La serranda

Enzo Martino

7-11-2006  

Quante sere passate a fantasticare sul nostro futuro da grandi. Tu mi dicevi che volevi sposarti e diventare un elettricista con tanto di ditta. Io volevo essere un meccanico di moto e non intendevo sposarmi. Mi piaceva elaborare i motori, desideravo comprare un’officina di moto, mi ritenevo uno abbastanza bravo.

Quei sogni tanto attesi, che sembravano così facili da realizzare, ci confortavano mentre, seduti sul muretto vicino al ponte della superstrada, vedevamo le auto sfrecciare veloci. Erano i sogni di due ragazzi cresciuti troppo velocemente, ambizioni e sogni di primavera, come la nostra età.

Tu eri innamorato pazzo di una ragazza, mentre io l’innamoramento l’avevo spento dentro di me, mi portavo ancora dentro il bruciore di un amore mancato. Amori di primavera, questi erano.

Sognavo la mia officina, con tutte le attrezzature al loro posto, volevo vivere dentro i motori, li capivo come un dottore capisce il suo paziente quando sta male. Intanto il tempo trascorreva lavorando e, come tutti, i fine settimana ci recavamo a mangiare la pizza, sempre senza soldi in tasca, ma eravamo contenti lo stesso.

Le nostre aspirazioni non erano i soldi, ma possedere qualcosa di nostro, per me era l’officina. Avevo individuato anche il posto dove aprire la mia officina, un bel posto, era una via semicentrale della città. Ogni mattina mentre passavo, guardavo quella serranda chiusa, la sentivo come se fosse stata già la mia serranda. Ma come tutti i giovani, non avevo fatto i conti con il denaro e le complicazioni che ci sono quando non ne possiedi. Per aprire l’officina servivano meno di dieci milioni di lire. Io quei soldi non li avevo e purtroppo neanche la mia famiglia. Sapevo che un mio amico quei soldi li aveva e pertanto poteva prestarmeli, ovviamente li avrei restituiti appena possibile.

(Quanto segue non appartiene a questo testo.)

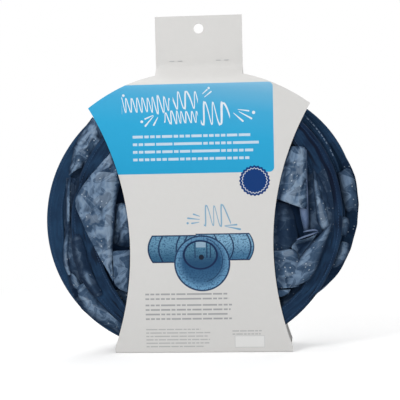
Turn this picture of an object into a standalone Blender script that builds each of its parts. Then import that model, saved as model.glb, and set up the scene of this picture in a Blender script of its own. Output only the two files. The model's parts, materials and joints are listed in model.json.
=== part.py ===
"""Three-way pop-up cat tunnel, pressed flat in its die-cut card sleeve: a standalone Blender 4.5 script.

Metres, +Z up. The pack stands on the spine of its card sleeve, with the face that the staples are clinched
on toward -Y and the origin under its middle. Nine sprung wire hoops, three for each arm of the tunnel, lie
in a stack along Y. Each wire runs in a folded tape casing, cloth joins each hoop to the next and folds
inward between them, and one panel of the hub passes outside the stack to reach the last arm.
"""

import math

import bmesh
import bpy
from mathutils import Matrix, Vector

MM = 0.001

# Clearance between pieces that touch, and how far cutters run past what they cut
CLEARANCE = 0.3 * MM
OVERRUN = 5 * MM

# Spring wire hoops
WIRE_DIAMETER = 1.8 * MM
HOOP_RADIUS = 126.3 * MM
WIRE_SIDES = 6
HOOP_STEPS = 36
HOOP_GAP = 2.2 * MM

# Tape folded over each wire
TAPE_THICKNESS = 0.5 * MM
TAPE_DEPTH = 16 * MM

# Cloth between the hoops
CLOTH_THICKNESS = 0.5 * MM
SEAM_DEPTH = 8 * MM
TAPE_OVERHANG = 2 * MM
FOLD_RADIUS = 60 * MM
HUB_FOLD_RADIUS = 56 * MM
FOLD_LIP = 5 * MM

# Panel of the hub that passes outside the stack
SIDE_FRONT_FLANGE = 12 * MM
SIDE_REAR_FLANGE = 30 * MM
SIDE_LOW_ANGLE = math.radians(-38)
SIDE_HIGH_ANGLE = math.radians(28)
SIDE_STEPS = 12

# Ball left inside for the cat
BALL_DIAMETER = 36 * MM

# Card sleeve
CARD_THICKNESS = 0.5 * MM
CREASE_RADIUS = 0.5 * MM
PANEL_CLEARANCE = 0.4 * MM
SHOULDER_SPARE = 1.0 * MM
TAB_HEIGHT = 47 * MM
TAB_WIDTH = 84 * MM
CARD_WIDTH = 210.4 * MM
WAIST_WIDTH = 136.6 * MM
SHOULDER_RADIUS = 175.8 * MM
FOOT_CHAMFER = 4.5 * MM
FOOT_CHAMFER_WIDTH = 2.2 * MM
HANG_HOLE_DIAMETER = 9.5 * MM
HANG_HOLE_DROP = 12.2 * MM

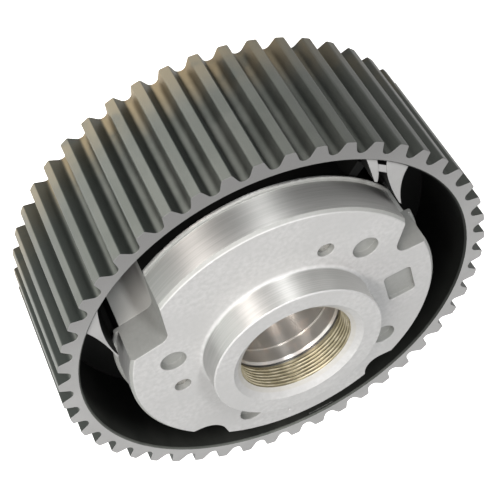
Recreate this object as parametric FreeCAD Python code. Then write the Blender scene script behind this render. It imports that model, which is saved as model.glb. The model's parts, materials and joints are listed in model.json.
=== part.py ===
import FreeCAD, Part
import math
import os

from FreeCAD import Rotation, Vector

# Cam phaser for a toothed timing belt: a 48-tooth pulley whose body is the
# housing (stator) of an oil-driven vane rotor that bolts to the camshaft.
# Millimetres and degrees. Z runs along the shaft, +Z towards the threaded hub.
# The origin is on the axis, in the plane of the pulley's rear face.

# Toothed ring
TEETH = 48
BELT_PITCH = 8.0
BELT_LINE = 0.686            # from the tooth tips out to the belt's pitch line
GROOVE_DEPTH = 3.45
GROOVE_R = 1.65
FLANK_ANGLE = 25.0
TIP_ROUND = 0.6
RING_WIDTH = 41.0
RIM_WALL = 2.4               # metal left below the grooves
RIM_EDGE = 0.5               # broken edge inside the rim, front and rear
FIRST_TOOTH_ANGLE = 5.87

# Housing in the middle of the ring, and the web that carries the ring
BODY_R = 42.5
BODY_WALL = 6.0              # from the chambers' outer wall to the housing's outside
CHAMBER_DEPTH = 18.0
CHAMBER_ROUND = 1.5
BODY_FRONT_Z = 33.8
WEB_THICK = 5.0
WEB_STEP = 1.0               # the web's front face lies this far past the chamber floor
RIB_DROP = 1.0               # ribs stop this far short of the ring's front face
RIB_ROOT = 0.8               # how deep the ribs run into ring and housing
RIB_COVER_GAP = 0.3          # between the ribs' upper feet and the cover's lip
BRIDGE_ANGLES = (47.8, 56.0)
BRIDGE_THICK = 1.9
BRIDGE_GAP = 1.7             # slit between the bridge and the ring
BRIDGE_DEPTH = 6.0

# Ribs: angles of the two sides at the ring, halfway in, and at the housing
RIBS = [
    ((50.3, 43.6), (45.4, 40.6), (36.6, 34.9)),
    ((58.3, 54.2), (52.4, 50.2), (46.4, 44.4)),
    ((144.0, 152.2), (155.2, 156.8), (165.5, 168.6)),
    ((273.5, 283.0), (276.6, 279.0), (276.6, 280.0)),
]

# Front cover with the threaded hub
BAND_STEP = 0.4              # the cover's band stands this far out over the housing
LIP_STEP = 1.0
LIP_THICK = 1.2
LIP_ROUND = 0.5
PLATE_Z = 45.4
PLATE_EDGE = 0.9
HUB_R = 23.5
HUB_Z = 53.5
HUB_FILLET = 1.0
HUB_EDGE = 0.3
THREAD_MAJOR_R = 16.0
THREAD_PITCH = 1.0
MINOR_FACTOR = 0.54          # depth of the nut thread in pitches
THREAD_CHAMFER = 2.0
MOUTH_WIDER = 2.2            # mouth of the chamfer beyond the thread's major radius
RELIEF_WIDER = 0.5
RELIEF_WIDTH = 0.7

# Rotor
ROTOR_SHARE = 0.6575         # the hub's radius as a share of the chambers' radius
RUNNING = 0.04               # oil film between rotor and housing
JOURNAL_R = 18.0
JOURNAL_Z = 43.9
JOURNAL_PLAY = 0.05
SLEEVE_R = 14.9
SLEEVE_CHAMFER = 0.6
SLEEVE_STEP_Z = 39.2
SLEEVE_LIP = 0.3             # narrow rim left standing round the sleeve's mouth
SLEEVE_LIP_HEIGHT = 1.5
BOLT_WELL_R = 14.4
BOLT_SEAT_Z = 31.0
CENTRE_BOLT_R = 6.5
PILOT_R = 15.0
PILOT_DEPTH = 6.0
PILOT_EDGE = 0.6

# Rear cover with the oil seal's collar
REAR_LEDGE = 2.5             # rim of the housing round the rear cover
REAR_COVER_THICK = 5.0
COVER_FIT = 0.05
COLLAR_R = 21.0
COLLAR_BORE_R = 17.5
COLLAR_END_Z = 0.6
COLLAR_EDGE = 0.8
RING_GROOVE_DEPTH = 1.6
RING_GROOVE_WIDTH = 2.4
RING_PLAY = 0.01

# Lobes of the housing between its oil chambers, each from angle to angle
LOBES = [(140.0, 196.0), (235.0, 257.0), (311.0, 333.0), (374.0, 431.0)]

# Vanes of the rotor, each with its width and its middle angle at rest.
# The first is wide, because it holds the locking pin.
VANES = [(46.0, 95.5), (16.0, 205.5), (16.0, 274.0), (16.0, 343.0)]
VANE_PLAY = 0.06
VANE_ROUND = 1.2
TURN_RANGE = 20.0
BLADE_ROOT = 2.0             # how deep vanes and chambers reach inside the rotor's radius

# Seals in the tips of vanes and lobes, with a leaf spring below each
LOBE_SEAL_ANGLES = [150.0, 246.0, 322.0, 382.0]
SEAL_WIDTH = 2.0
SEAL_HEIGHT = 2.3
SEAL_FIT = 0.05
SEAL_PLAY = 0.04
SEAL_SHORT = 0.1
LEAF_THICK = 0.25
LEAF_RISE = 0.9
LEAF_LENGTH = 14.0
LEAF_WIDTH = 1.6
LEAF_PLAY = 0.02

# Cover bolts from the rear: depth inside the housing's radius, and angle
BOLTS = [(11.1, 166.2), (11.0, 40.4), (8.6, 322.2), (8.7, 245.7)]
BOLT_R = 3.0
BOLT_CLEARANCE = 0.3
TAP_CLEARANCE = 0.05
BOLT_ENGAGE = 8.0
BOLT_HEAD_R = 5.0
BOLT_HEAD_H = 4.0
BOLT_HEAD_EDGE = 0.4
BOLT_SOCKET_AF = 5.0
BOLT_SOCKET_DEPTH = 2.4
TAP_BOTTOM = 0.8
DIMPLE_R = 3.55
DIMPLE_DEPTH = 2.0

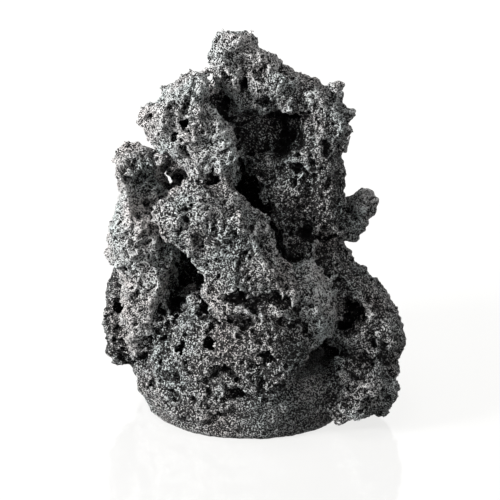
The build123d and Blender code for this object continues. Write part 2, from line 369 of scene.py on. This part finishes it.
def dig(grid, field, centre, radius, stretch=None, ragged=None):
    """Takes a ball out of the stone, with a ragged rim where a field for it is given."""
    room = 1 if ragged is None else RAGGED_LIMIT + 1
    slices, distance = from_centre(grid, centre, radius + room, stretch)
    bite = radius - distance
    if ragged is not None:
        bite += np.clip(ragged[slices], -RAGGED_LIMIT, RAGGED_LIMIT)
    field[slices] = np.maximum(field[slices], bite)


def heap(grid, field, centre, radius, stretch=None):
    """Adds a ball to the stone, grown into it with a soft foot."""
    slices, distance = from_centre(grid, centre, radius + KNOB_FOOT, stretch)
    near = field[slices]
    apart = np.abs(near - (distance - radius))
    foot = np.maximum(KNOB_FOOT - apart, 0) ** 2 / (4 * KNOB_FOOT)
    field[slices] = np.minimum(near, distance - radius) - foot


def lumps(grid, field, size, seed):
    """Scattered round lumps of about a size near the surface: 0 in their middles, over 1 between them."""
    random = np.random.RandomState(seed)
    count = int(np.prod(grid.shape) * VOXEL**3 / (0.5 * size**3))
    places = random.uniform(0, 1, (count, 3)) * (np.array(grid.shape) - 1)
    radii = size * random.uniform(0.55, 1.2, count)
    x, y, z = places.astype(int).T
    near = np.abs(field[x, y, z]) < size * 0.9
    height = np.full(grid.shape, 1.2, dtype=np.float32)
    for centre, radius in zip(grid.point(places[near]), radii[near]):
        slices, distance = from_centre(grid, centre, radius * 1.2)
        height[slices] = np.minimum(height[slices], distance / np.float32(radius))
    return height


def centred(field, change):
    """A change that on the whole neither adds nor takes stone at the surface."""
    return change - change[np.abs(field) < VOXEL].mean()


def crag_noise(grid, cragginess, number):
    """Smooth noise from a cell size and a depth."""
    cell, depth = cragginess
    return noise(grid, cell, SEED + number) * depth


def ridged(grid, field, cragginess, number):
    """Noise folded into sharp valleys, from a cell size and a depth, centred on the surface."""
    cell, depth = cragginess
    return centred(field, np.abs(noise(grid, cell, SEED + number))) * depth


def at(node, shares):
    """A place in a CAD node's box, in millimetres."""
    low, high = (np.array(corner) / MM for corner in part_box(node))
    return low + (high - low) * shares


def pores(grid, field, spacing, sizes, sink, random, area, rough, grain=None):
    """Digs round pores in the rough stone, spaced and sized in millimetres."""
    count = int(area / spacing**2)
    places, outward = surface_points(grid, field, count, random)
    radii = sizes[0] + (sizes[1] - sizes[0]) * random.uniform(0, 1, count) ** 2
    x, y, z = ((places - grid.low) / VOXEL).round().astype(int).T
    for place, out, radius, share in zip(places, outward, radii, rough[x, y, z]):
        if share > 0.8:
            centre = place + out * radius * sink
            dig(grid, field, centre, radius, grain(centre) if grain else None)


def surface_area(field):
    """About how large the field's surface is, in square millimetres."""
    return float((np.abs(field) < VOXEL * 0.5).sum()) * VOXEL**2


def rock_fields(grid):
    """The merged CAD rocks, and for each voxel the nearest rock and how much nearer it is than the next."""
    nearest = np.full(grid.shape, REACH, dtype=np.float32)
    second = np.full(grid.shape, REACH, dtype=np.float32)
    owner = np.full(grid.shape, -1, dtype=np.int8)
    merged = np.zeros(grid.shape, dtype=np.float32)
    for number, node in enumerate(NODES):
        field, slices = distance_field(grid, node)
        low = nearest[slices]
        next_low = second[slices]
        closer = field < low
        second[slices] = np.where(closer, low, np.minimum(next_low, field))
        owner[slices] = np.where(closer, number, owner[slices])
        nearest[slices] = np.where(closer, field, low)
        merged[slices] += np.exp(-field / MERGE)
    merged = np.where(merged > 1e-3, -MERGE * np.log(np.maximum(merged, 1e-3)), REACH)
    return np.minimum(merged, REACH).astype(np.float32), owner, (second - nearest) / 2


def grain_way(centre):
    """The way that a pore is drawn out."""
    if centre[2] > TALL:
        return (0.5, 0, 1.8)
    return (1.3, 0, 0.3)


def carve(grid, field, owner):
    """Turns the merged rocks into porous stone."""
    random = np.random.RandomState(SEED)
    field = blur(field, SOFTEN) - INFLATE
    height = (grid.low[2] + np.arange(grid.shape[2]) * VOXEL).astype(np.float32)[None, None, :]
    # The foot ring was cast smoother than the rocks
    rough = 1 - 0.8 * blur((owner == NODES.index("foot_ring")).astype(np.float32), 3.0)
    field += crag_noise(grid, SWELL, 1) * rough
    field += centred(field, lumps(grid, field, BOULDERS[0], SEED + 2)) * BOULDERS[1] * rough
    field += ridged(grid, field, CRAGS, 8) * rough
    field += ridged(grid, field, LEDGES, 7) * rough
    for node, shares, radius, stretch in KNOBS:
        heap(grid, field, at(node, shares), radius, stretch)
    ragged = crag_noise(grid, RAGGED, 9)
    for node, shares, radius, stretch in HOLLOWS:
        dig(grid, field, at(node, shares), radius, stretch, ragged)
    field += centred(field, lumps(grid, field, NODULES[0], SEED + 3)) * NODULES[1] * rough
    # Finer crags with sharp ridges
    field += ridged(grid, field, RIDGES, 5) * rough
    area = surface_area(field)
    pores(grid, field, *LARGE_PORES, random, area, rough, grain_way)
    pores(grid, field, *MIDDLE_PORES, random, area, rough)
    # The ring gets its share of crumbs too
    cell, depth = CRUMBS
    field += (np.abs(noise(grid, cell, SEED + 6)) - 0.4) * depth * (0.3 + 0.7 * rough)
    pores(grid, field, *SMALL_PORES, random, area, rough)
    # The underside is flat
    np.maximum(field, -height, out=field)
    return field


def main_shell(points, faces):
    """Keeps the largest connected shell of a mesh."""
    label = np.arange(len(points))
    while True:
        low = label[faces].min(axis=1)
        new = label.copy()
        np.minimum.at(new, faces.reshape(-1), np.repeat(low, faces.shape[1]))
        new = new[new]
        if (new == label).all():
            break
        label = new
    names, counts = np.unique(label, return_counts=True)
    keep = label == names[counts.argmax()]
    index = np.cumsum(keep) - 1
    return points[keep], index[faces[keep[faces[:, 0]]]]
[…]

Ma quel mio amico non si fidò, forse era anche un poco geloso; sapeva in cuor suo che con la mia capacità avevo la possibilità di farcela. Quel rifiuto mi fece precipitare nella sfiducia generalizzata verso gli altri. Così decisi di partire all’avventura: la strada sregolata che ho seguito portava dritto al carcere e lì sono giunto.

I sogni fatti seduto sul muretto li ho abortiti, forse perché non ho avuto il vero senso della responsabilità o perché la mia superbia e la rabbia mi hanno fatto volgere lo sguardo verso obiettivi più ambiziosi di quelli che erano alla mia portata.

La primavera è rimasta tale nel tempo, i sogni cerco di recuperarli e da essi trarre qualcosa di buono per il futuro mio e dei miei figli. Oggi ho due figli e, quando ascolto i loro sogni, li incentivo a coltivarli.

Oggi credo che un genitore debba seguire i sogni dei figli fino a quando siano diventati forti abbastanza da non correre il rischio di essere svenduti per la fretta di acquistare la propria serranda.